Given input “*_em_*”, we proceed as follows:

The first “*” is an opening delimiter: preceded by BOL, followed by a graphic character (the “_”). It is not closing, because it is not preceded by a graphic character, nor is it enclosed in alphanumerics.
The first “_” is also an opening delimiter: preceded by punctuation (“*”), and followed by a graphic character (the “e”). It is not closing, because it is not followed by white space, a line break, or punctuation.
The second “_” is a closing delimiter: preceded by a graphic character (“m”), followed by punctuation (“*”).
The second “*” is also a closing delimiter: preceded by a graphic character (“_”), followed by EOL.

So the first closing delimiter to encounter is the second “_” character: this gets associated with the first “_”, introducing an  span around “em”.

The next closing delimiter we find is the second “*” character. This gets associated with the first character. This introduces another  span, enclosing the previously introduced one.

The string ends, end the result is “em”.

6.4 Emphasis and strong emphasis

The “*” and “_” characters are used to delimit emphasized spans of text.

Delimiter strings

Maximal strings of adjacent “*” or “_” are recognized in the following contexts as delimiters, which can take on an opening and/or closing role:

A string of “*” or “_” characters is recognized as a opening (rsp closing) delimiter if
- it is preceded (rsp followed) by white space, a line break, or punctuation, and
- it is followed (rsp preceded) by a graphic character.
A string of “*” characters is also recognized as both a closing and opening delimiter if it is enclosed in alphanumeric characters.

NOTE - An string of “*” or “_” characters which is not adjacent to a graphic character is never recognized as a delimiter.

NOTE - The second context condition implies that “*” characters can be used to emphasize parts of an (alphanumeric) word, where “_” characters are not recognized as delimiters.

EXAMPLES:

TBD

Associated delimiter characters

When a closing delimiter is recognized, as many as possible “*” (respective “_”) characters of it are associated with corresponding and still unassociated “*” (respective “_”) characters in preceding
opening delimiters, in right-to-left order.

NOTE - Each “*” and “_” character in a delimiter gets associated at most once.

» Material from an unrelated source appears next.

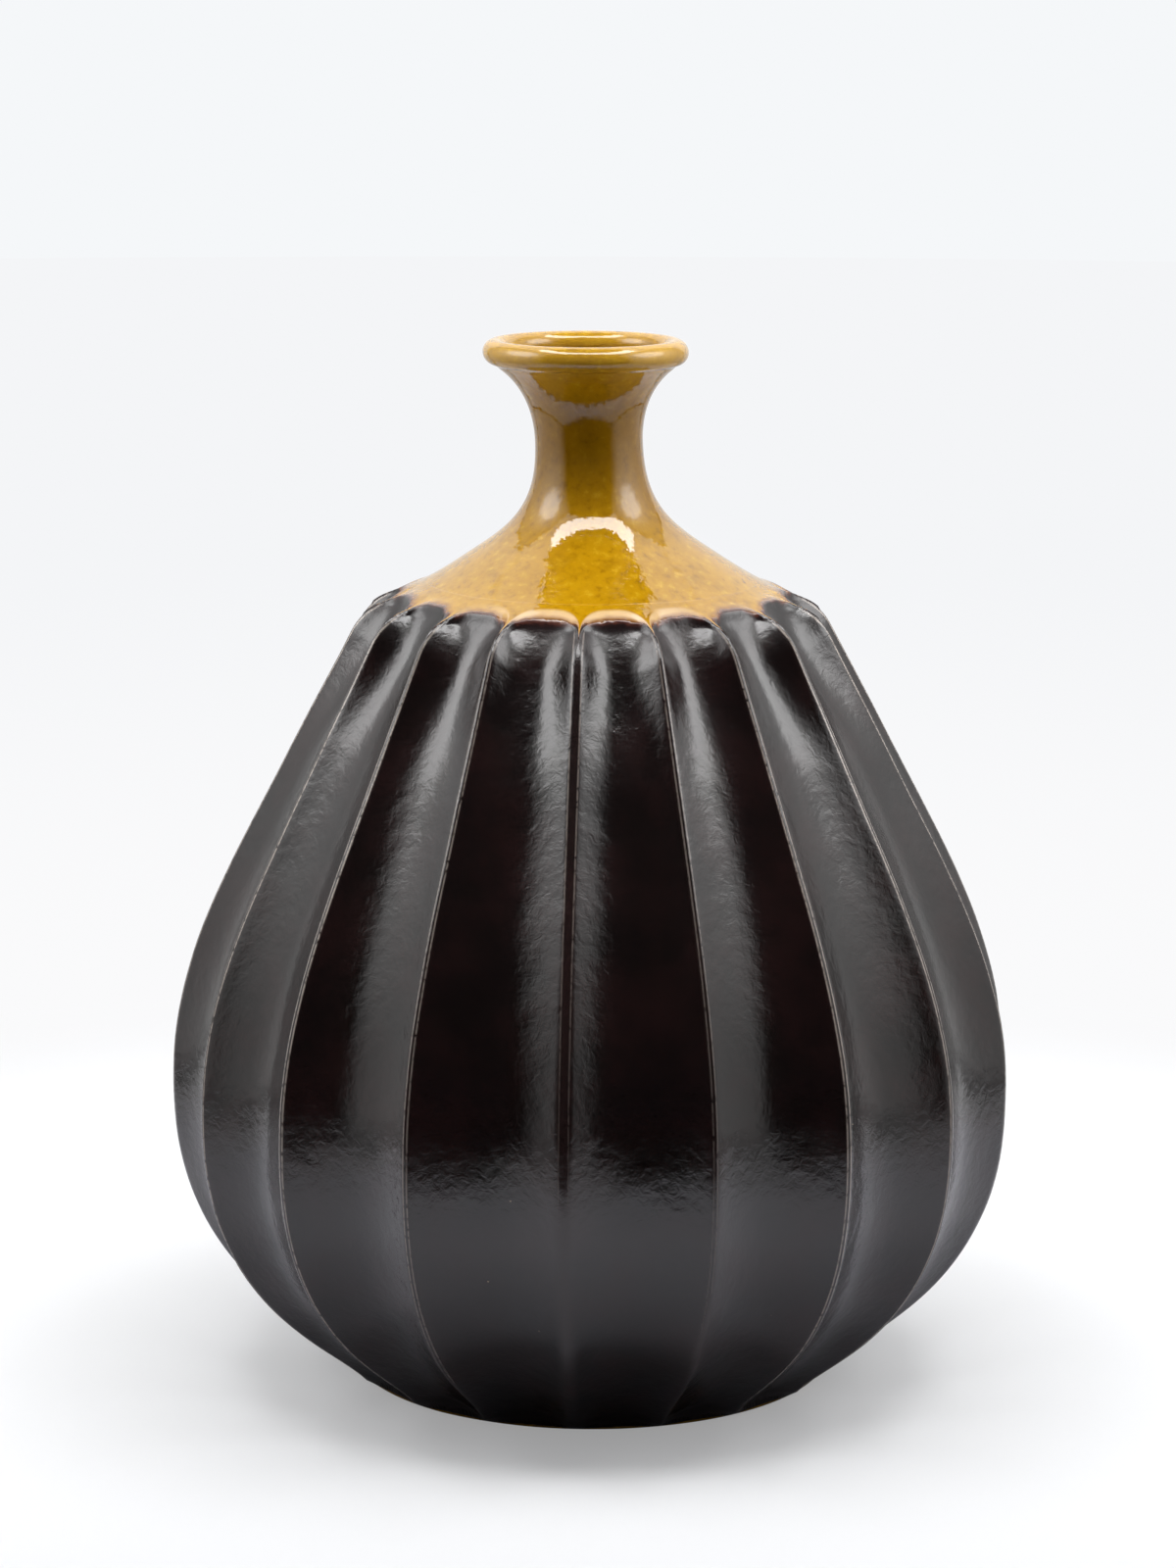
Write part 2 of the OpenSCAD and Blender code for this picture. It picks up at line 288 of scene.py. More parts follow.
def depth_to_line(run, line):
    """How far the way in from the outline goes until it meets a line."""
    place, inward = outline_at(run), way_in(run)
    for first, last in zip(line, line[1:]):
        step, gap = last - first, first - place
        cross = inward.x * step.y - inward.y * step.x
        share = (gap.x * inward.y - gap.y * inward.x) / cross
        if -SLACK <= share <= 1 + SLACK:
            return max((gap.x * step.y - gap.y * step.x) / cross, 0.0)
    return 0.0


level_at = outline_at(LEVEL_RUN)
floor_ends_at = level_at + full_depth(level_at.x) * way_in(LEVEL_RUN)
floor_starts_at = outline_at(ARCH_TOP)
under_edge_at = edge_at + EDGE_DEPTH * way_in(edge_run)
floor_line = (
    [floor_starts_at]
    + sweep_to(floor_starts_at, ENTRY_HEADING, 0.3, under_edge_at, UNDER_EDGE_HEADING, 0.3, 40)
    + sweep_to(under_edge_at, UNDER_EDGE_HEADING, 0.3,
               floor_ends_at, side_heading - LEVEL_TURN, 0.3, 40)
)
upper_depths = [depth_to_line(run / 2, floor_line) for run in range(2 * LEVEL_RUN)]
upper_depths.append(full_depth(level_at.x))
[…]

NOTE - Characters in a closing delimiter can be associated with characters from different opening delimiters, and vice versa.

EXAMPLES:

TBD

An association between a character in a closing delimiter and a character in a preceding opening delimiter is not introduced if this would create overlapping emphasized spans.

Emphasized spans

A single “*” (respective “_”) character association between an opening and closing delimiter introduces a span.

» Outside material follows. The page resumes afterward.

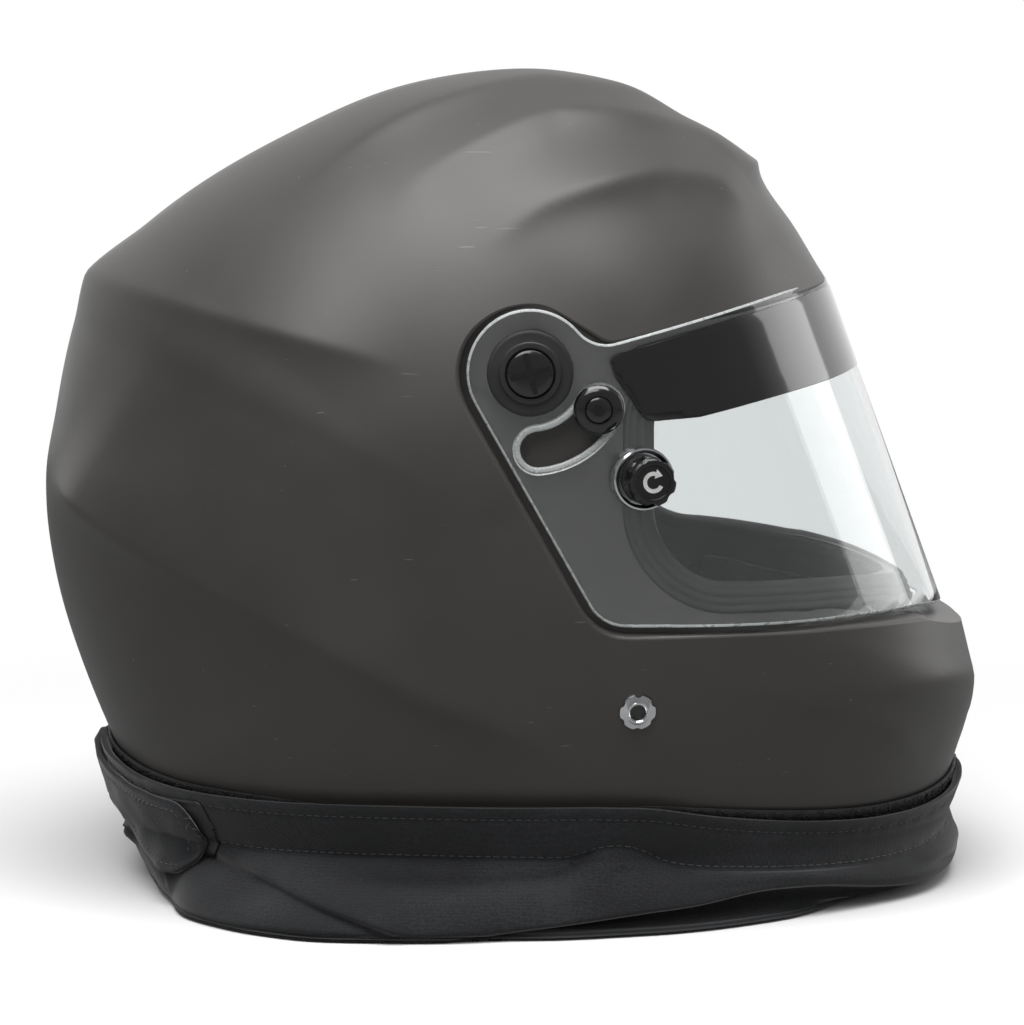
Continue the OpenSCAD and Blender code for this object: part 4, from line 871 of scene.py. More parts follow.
round_edge = [(0.9, 0), (0.45, -0.1), (0.13, -0.38), (0, -0.8), (0, -2.2), (0.13, -2.62), (0.45, -2.9),
    (0.9, -3)]
moulded = [(2.5, 0), (2.3, -0.16), (2.0, -0.3), (1.7, -0.16), (1.5, 0), (0.7, 0), (0.3, -0.1), (0.08, -0.3),
    (0, -0.6),
    (0, -2.5), (0.15, -2.85), (0.6, -3)]
visor_rim = unrolled(visor_outline(), outer_bend, 1.4)
slots = [(loop, moulded) for loop in on_sheet(slot_outline(), outer_bend)]
bores = [(loop, [(0.3, 0), (0, -0.3), (0, -2.7), (0.3, -3)])
    for r, c in ((7.05, [0, 0]), (3.4, [POST_AHEAD, -POST_DROP]))
    for loop in on_sheet(circle(c, r), outer_bend)]
visor = bent_sheet("visor_sheet", outer_bend, visor_rim, round_edge, slots + bores)
print("visor:", len(visor.data.polygons), "faces, edge", len(visor_rim), "points")

# %% [markdown]
# A dark film covers the top of the visor against the sun. It lies on the sheet, so it is drawn on the
# same unrolled sheet and is only 0.4 mm thick. What is printed on the real one is left off.

# %% Make the sun strip
strip_outline = np.vstack([[[28, -1], [33.5, -8.5]], arc([41.5, -10], 6, 215, 285, 8), [[56, -15], [75, -11],
    [92, -7.6], [104, -5.4], [125, -1], [170, 6], [170, 28], [112, 26.6], [103, 25.2], [84, 21], [60, 14.6],
    [36, 8.2], [29, 6.4], [26.4, 4.4]]])
strip_rim = unrolled(strip_outline, outer_bend, 1.6)
film_edge = [(0.25, 0.4), (0.08, 0.34), (0, 0.2), (0, 0.02)]
strip = bent_sheet("sun_film", outer_bend, strip_rim, film_edge, [])
print("sun strip:", len(strip.data.polygons), "faces")

# %% [markdown]
# The eyeport's rubber seal is one extruded length with ribs on its face, wrapped round the edge of the
# shell. So its section is drawn once, as steps out from the edge and up from the recess floor, and
# carried round the opening on the unrolled bend.

# %% Make the eyeport seal
recess_bend = Bend(RECESS_HALF, RECESS_REACH)
port_rim = unrolled(port_outline(0), recess_bend, 2.0)


def rib(at, half, foot=-0.25, top=0.6):
    return [(at + half * np.cos(a), foot + (top - foot) * np.sin(a))
        for a in np.radians([20, 50, 90, 130, 160])]


section = [(8.3, -2.5), (8.3, -0.1), *rib(7.2, 1.1), *rib(4.7, 1.2), *rib(2.1, 1.2), (0.2, 0.1), (-1.2, 0.05),
    (-2, -0.8),
    (-2.1, -3), (-1.9, -7.4), (-1.2, -8.2), (0, -8.3), (2.6, -8.1), (2.6, -6.5), (-0.3, -6.3), (-0.3, -2.6)]
rings = [recess_bend.place(*offset(port_rim, d).T, h) for d, h in section]
points, faces = loft([*rings, rings[0]])
seal = new_piece("port_seal", points, faces, 50)
print("seal:", len(seal.data.polygons), "faces")

# %% [markdown]
# ## Turned parts
# Washers, screws, posts and knobs come off a lathe or a mould that is round, so each is a profile
# turned about its axis. Slots, sockets and scallops are then cut, as a mill would.

# %% Turn a profile and set it in place
def turned(profile, n=96):
    """Loops of a profile of radius and height, which runs from the axis or closes on itself."""
    a = np.linspace(0, 2 * np.pi, n + 1)[:-1]
    rings, caps = [], [None, None]
    for k, (r, z) in enumerate(profile):
        if r == 0:
            caps[0 if k == 0 else 1] = (0, 0, z)
        else:
            rings.append(np.stack([r * np.cos(a), r * np.sin(a), np.full(n, z)], 1))
    if caps == [None, None]:
        rings.append(rings[0])
    return loft(rings, caps)


def moved(*steps):
    """One matrix from steps: ("turn", axis, degrees) or ("go", x, y, z)."""
    m = Matrix()
    for kind, *v in steps:
        m = m @ (Matrix.Rotation(np.radians(v[1]), 4, v[0]) if kind == "turn" else Matrix.Translation(v))
    return np.array(m)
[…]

A double “*” (respective “_”) character association between an opening and closing delimiter introduce a span.

Crissov · January 8, 2016, 10:30pm

Are * and _ “graphic characters”? Are they “punctuation”?

Is **** in ****test**** a “maximal string of adjacent *” and hence a single delimiter (one opening, one closing)?

tin-pot · January 9, 2016, 7:39am

Yes. Both (according to the CommonMark definition of punctuation character).

The usual definition (ISO 2382-4:1999) is:

graphic character
A character, other than a control character, that has a visual representation and is normally produced by writing, printing, or displaying on a screen.

Whether or not SPACE is seen as a graphic character should be stated explicitly, for example,

in ISO 646 (“ASCII”), graphic characters are U+0021 … U+001E, and SPACE and DEL are treated separately,
while in ISO 8859-1 (“Latin 1”) the SPACE character is a graphic character the visual representation of which consists of the absence of a graphic symbol.
This is also the classification in ISO 2382 (“Vocabulary”).
Then again, in the ISO 9899 (“C programming language”) <ctype.h> functions, there’s a character class printing character (isprint()) which comprises SPACE and graphic characters (isgraph()), while the isspace() class crosses the usual hierarchy and contains the “standard white space characters”: both the non-control character SPACE and control characters like HT, while the isblank() class excludes control characters but only contains SPACE (in ISO 646), and corresponds to the term blank character in ISO 2382-4, which is in turn not included in ISO 10646 …

All in all: It’s messy. The classification used in ISO 9899 (and ISO 646), namely that:

graphic characters exclude SPACE,
printing character include SPACE and graphic characters,
SPACE is a white space character together with HT, CR, LF

seems to reflect to the CommonMark usage best and is the one I used (implicitly) here.

The classification of graphic characters is the usual one, except that the CommonMark specification uses punctuation character for pretty much anything which is not alphanumeric; this is very similar to the standard term “special character” (ISO 2382-4:1999):

special character
A graphic character that is neither a letter, digit nor blank, and usually not an ideogram.
Examples: A punctuation mark, a percent sign, a mathematical symbol.

Here is the classification of “everything but control characters”:

Printing character
- SPACE
- Graphic character
  - Special character
    - Punctuation character
  - Alphanumeric character
    - Letter
      - Upper case letter
      - Lower case letter
    - Digit

Is “****” in “****test****” a “maximal string of adjacent “*” ” and hence a single delimiter (one opening, one closing)?

Yes. That’s why there are two delimiter strings, one opening, one closing.

The “****” occurs twice as a substring in “****test****”. Both occurrences (one at the start of the string, one after the letter t) are maximal, in the sense that they are not part of any “greater” substring in “****test****” which also consists of “adjacent * characters”. That is, they are “maximal” in the partial order on strings given by the relation (_ is-substring-of _), hence the term.

That should probably defined explicitly, you’re right. And maybe saying “maximal occurrence” would be more accurate. But rather clumsy.